The exercise >> Extract each line of the data and write it out again exactly.
━━━
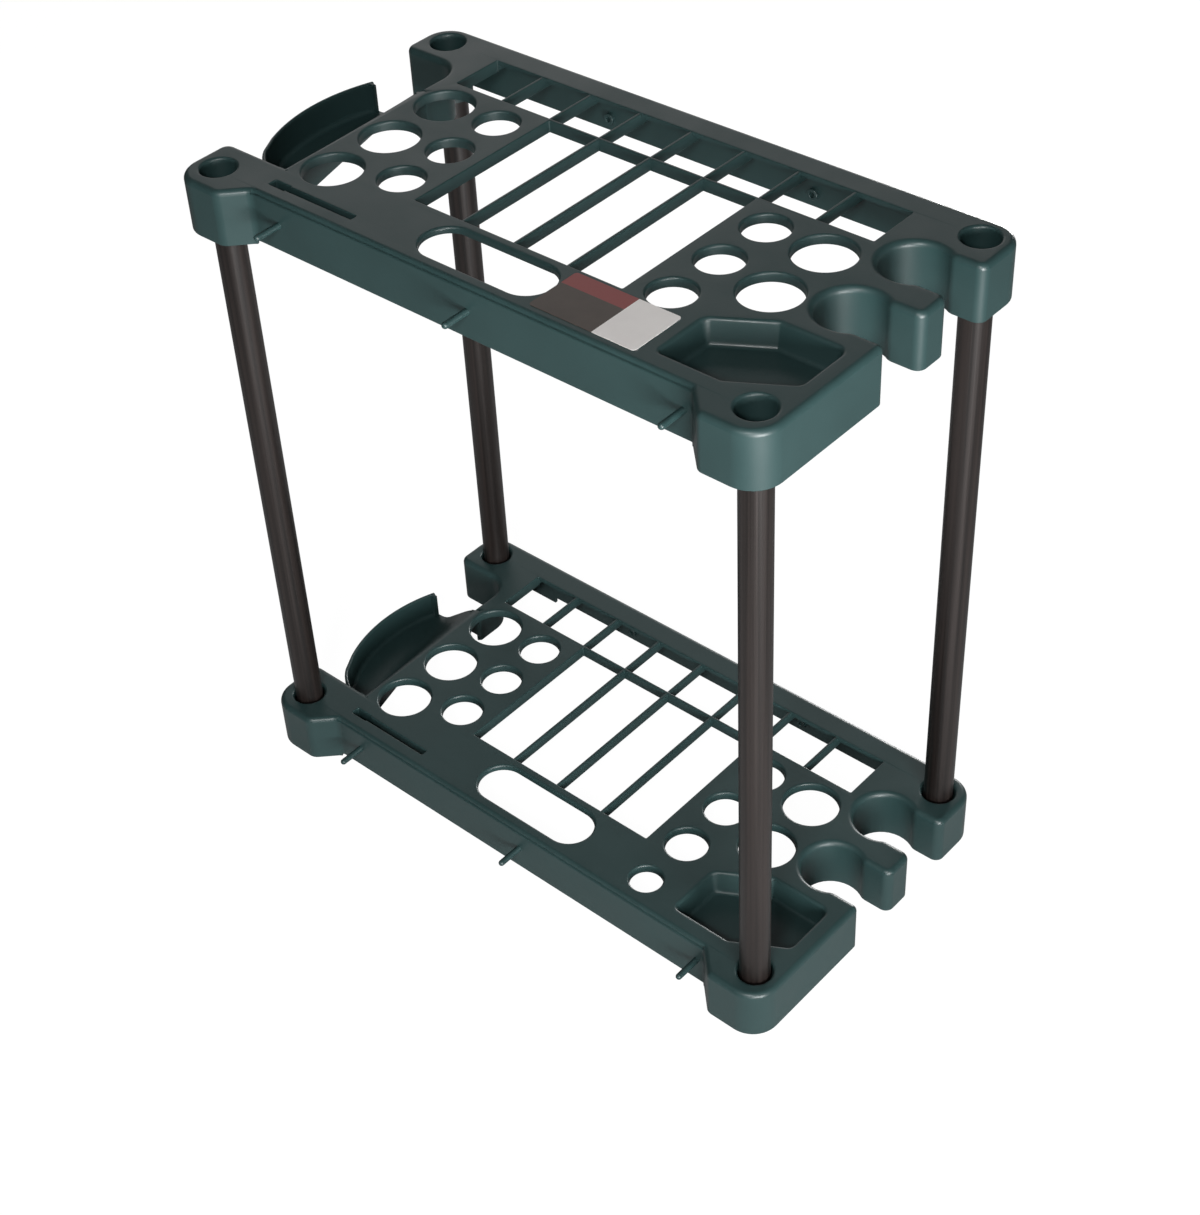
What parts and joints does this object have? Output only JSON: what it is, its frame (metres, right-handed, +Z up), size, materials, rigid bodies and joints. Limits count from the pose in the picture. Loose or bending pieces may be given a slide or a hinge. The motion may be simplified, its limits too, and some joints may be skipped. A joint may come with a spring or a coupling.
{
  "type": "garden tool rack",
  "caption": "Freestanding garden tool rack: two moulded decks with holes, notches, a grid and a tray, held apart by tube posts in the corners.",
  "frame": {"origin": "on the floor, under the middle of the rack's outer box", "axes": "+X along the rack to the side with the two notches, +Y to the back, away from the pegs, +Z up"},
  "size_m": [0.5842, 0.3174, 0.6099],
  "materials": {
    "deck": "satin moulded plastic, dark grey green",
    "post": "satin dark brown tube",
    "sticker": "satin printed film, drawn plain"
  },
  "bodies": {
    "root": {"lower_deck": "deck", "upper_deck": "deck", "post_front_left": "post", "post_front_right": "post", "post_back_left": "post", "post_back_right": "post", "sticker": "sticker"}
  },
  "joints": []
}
━━━
Answer to the problem >>
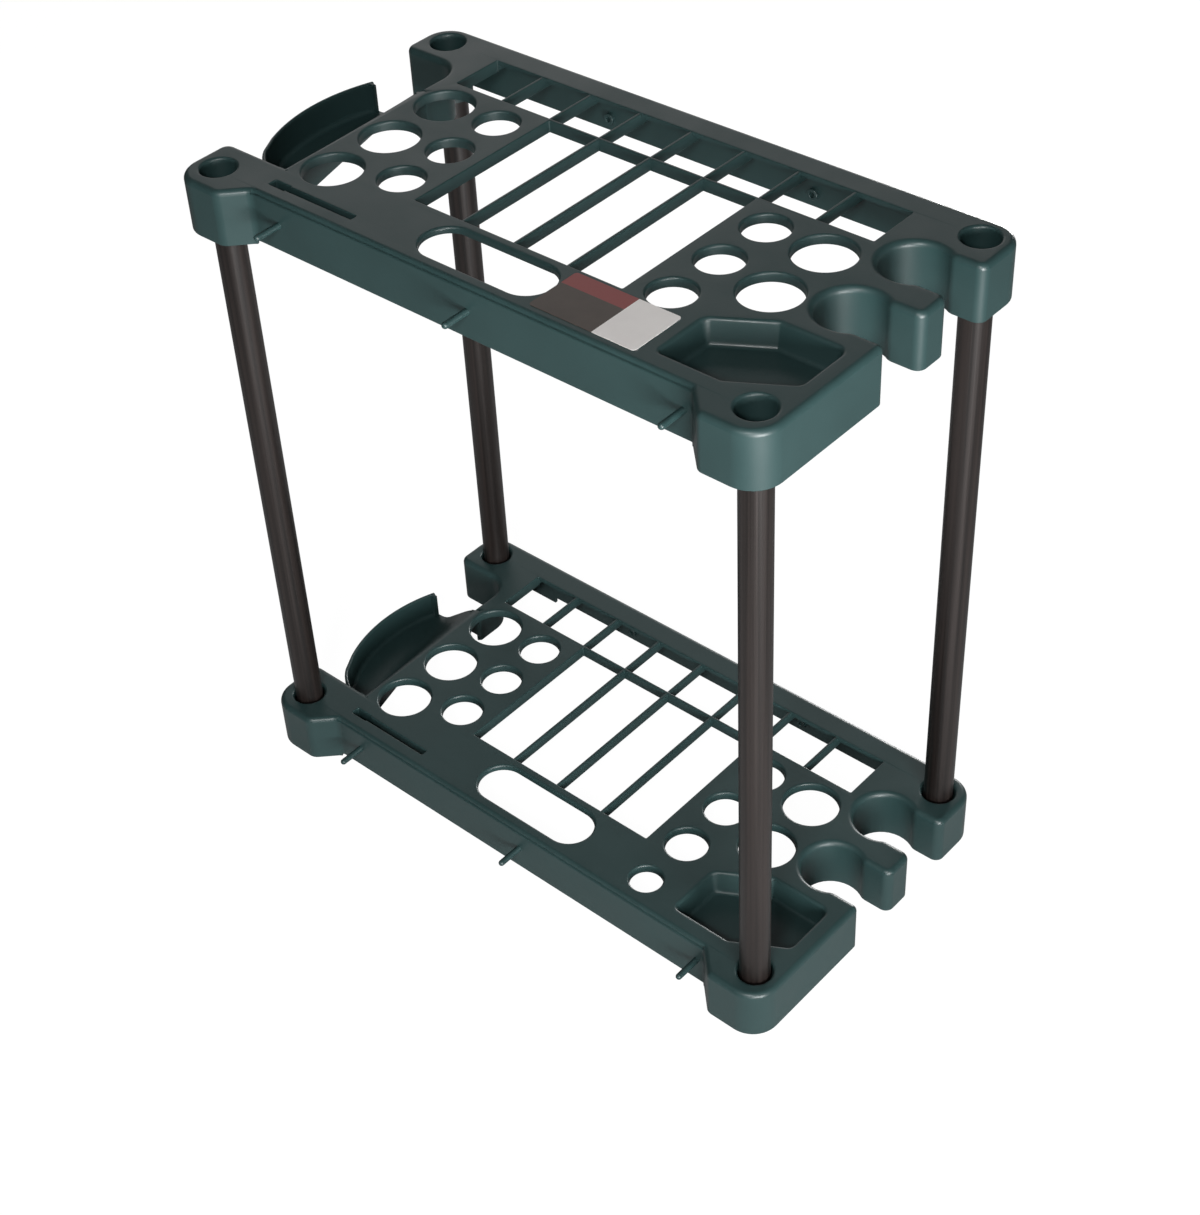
What parts and joints does this object have? Output only JSON: what it is, its frame (metres, right-handed, +Z up), size, materials, rigid bodies and joints. Limits count from the pose in the picture. Loose or bending pieces may be given a slide or a hinge. The motion may be simplified, its limits too, and some joints may be skipped. A joint may come with a spring or a coupling.
{
  "type": "garden tool rack",
  "caption": "Freestanding garden tool rack: two moulded decks with holes, notches, a grid and a tray, held apart by tube posts in the corners.",
  "frame": {"origin": "on the floor, under the middle of the rack's outer box", "axes": "+X along the rack to the side with the two notches, +Y to the back, away from the pegs, +Z up"},
  "size_m": [0.5842, 0.3174, 0.6099],
  "materials": {
    "deck": "satin moulded plastic, dark grey green",
    "post": "satin dark brown tube",
    "sticker": "satin printed film, drawn plain"
  },
  "bodies": {
    "root": {"lower_deck": "deck", "upper_deck": "deck", "post_front_left": "post", "post_front_right": "post", "post_back_left": "post", "post_back_right": "post", "sticker": "sticker"}
  },
  "joints": []
}